Please quote exactly the opening lines of the data, from the first line to the one where "spine_clear = 0.4; // [0.2:0.1:1]" appears.
▬▬▬▬▬▬▬▬▬▬
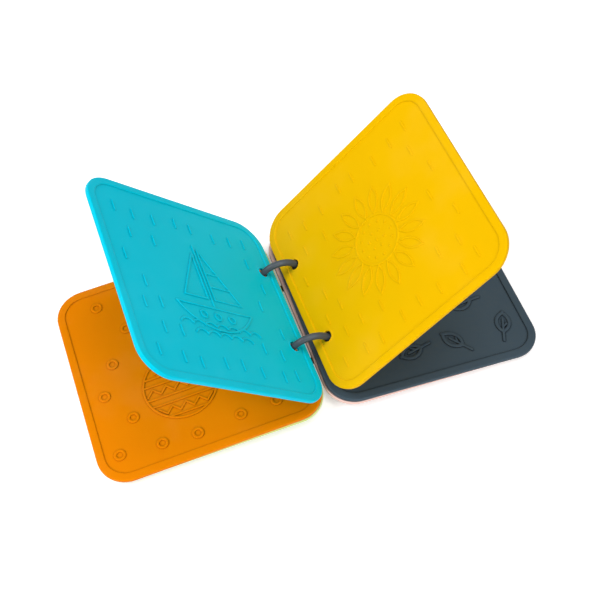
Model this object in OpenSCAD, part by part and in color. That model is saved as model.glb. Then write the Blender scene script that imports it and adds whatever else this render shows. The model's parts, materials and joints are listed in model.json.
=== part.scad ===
// Open bath book: six moulded silicone pages on two plain binding rings.
// The book lies open and face up: a cover and a page flat on each side, a raised page above each.
// All lengths are in millimetres. +X runs to the right, +Y to the far side, +Z up.
// The origin lies on the table, midway between the rings and under their common axis.

/* [Pages] */
// Side of each square page
page_w = 120; // [100:1:150]
// Radius of the page corners, in plan
corner_r = 16; // [8:1:24]
// Thickness of a page at its rim
page_t = 2.4; // [2:0.1:2.8]
// Width of the raised rim
rim_w = 4.4; // [3:0.1:6]
// Depth of the field below the rim, on each face
rim_step = 0.6; // [0.3:0.05:0.7]
// Rounding of the rim's four edges
edge_round = 0.55; // [0.3:0.05:0.8]
// Clearance between two pages when the book is shut
page_gap = 0.15; // [0.1:0.05:0.4]

/* [Binding] */
// Radius of a ring, to the middle of its wire
ring_r = 12; // [11:0.5:16]
// Diameter of a ring's wire
wire_d = 3.7; // [3:0.1:4.2]
// Distance between the two rings, along the spine
ring_pitch = 50; // [40:1:64]
// Clearance of the wire in a page hole, on each side
hole_clear = 0.12; // [0.1:0.02:0.5]
// Width of the lip around a hole
lip_w = 1; // [0.6:0.1:1.4]
// Height of the lip above the field
lip_rise = 0.2; // [0.1:0.05:0.25]
// Clearance of each cover from the middle of the spine
spine_clear = 0.4; // [0.2:0.1:1]

/* [Pose] */
// Angle of the raised left page above the table
left_angle = 45; // [20:1:70]
// Angle of the raised right page above the table
right_angle = 44; // [20:1:70]
// Turn of each raised page in its own plane, within its hole clearance
raised_skew = 1.1; // [0:0.1:1.2]
// Turn of each page that lies on a cover, within its hole clearance
stack_skew = 0.9; // [0:0.1:1.2]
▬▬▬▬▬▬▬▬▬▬
- SOLUTION FOR THIS TASK
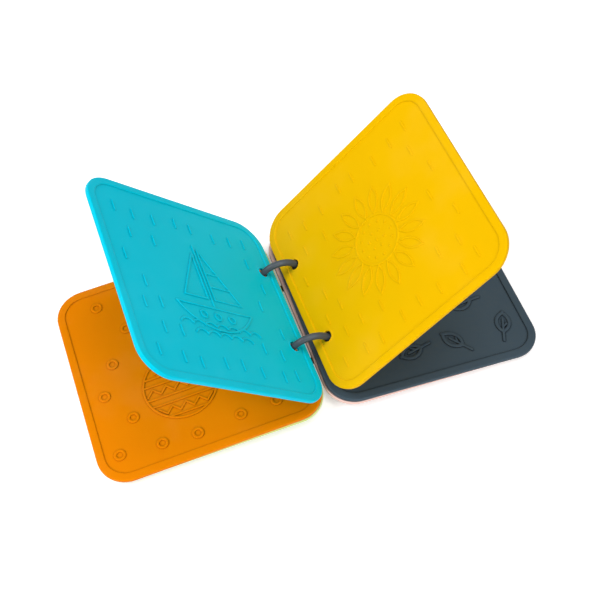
Model this object in OpenSCAD, part by part and in color. That model is saved as model.glb. Then write the Blender scene script that imports it and adds whatever else this render shows. The model's parts, materials and joints are listed in model.json.
=== part.scad ===
// Open bath book: six moulded silicone pages on two plain binding rings.
// The book lies open and face up: a cover and a page flat on each side, a raised page above each.
// All lengths are in millimetres. +X runs to the right, +Y to the far side, +Z up.
// The origin lies on the table, midway between the rings and under their common axis.

/* [Pages] */
// Side of each square page
page_w = 120; // [100:1:150]
// Radius of the page corners, in plan
corner_r = 16; // [8:1:24]
// Thickness of a page at its rim
page_t = 2.4; // [2:0.1:2.8]
// Width of the raised rim
rim_w = 4.4; // [3:0.1:6]
// Depth of the field below the rim, on each face
rim_step = 0.6; // [0.3:0.05:0.7]
// Rounding of the rim's four edges
edge_round = 0.55; // [0.3:0.05:0.8]
// Clearance between two pages when the book is shut
page_gap = 0.15; // [0.1:0.05:0.4]

/* [Binding] */
// Radius of a ring, to the middle of its wire
ring_r = 12; // [11:0.5:16]
// Diameter of a ring's wire
wire_d = 3.7; // [3:0.1:4.2]
// Distance between the two rings, along the spine
ring_pitch = 50; // [40:1:64]
// Clearance of the wire in a page hole, on each side
hole_clear = 0.12; // [0.1:0.02:0.5]
// Width of the lip around a hole
lip_w = 1; // [0.6:0.1:1.4]
// Height of the lip above the field
lip_rise = 0.2; // [0.1:0.05:0.25]
// Clearance of each cover from the middle of the spine
spine_clear = 0.4; // [0.2:0.1:1]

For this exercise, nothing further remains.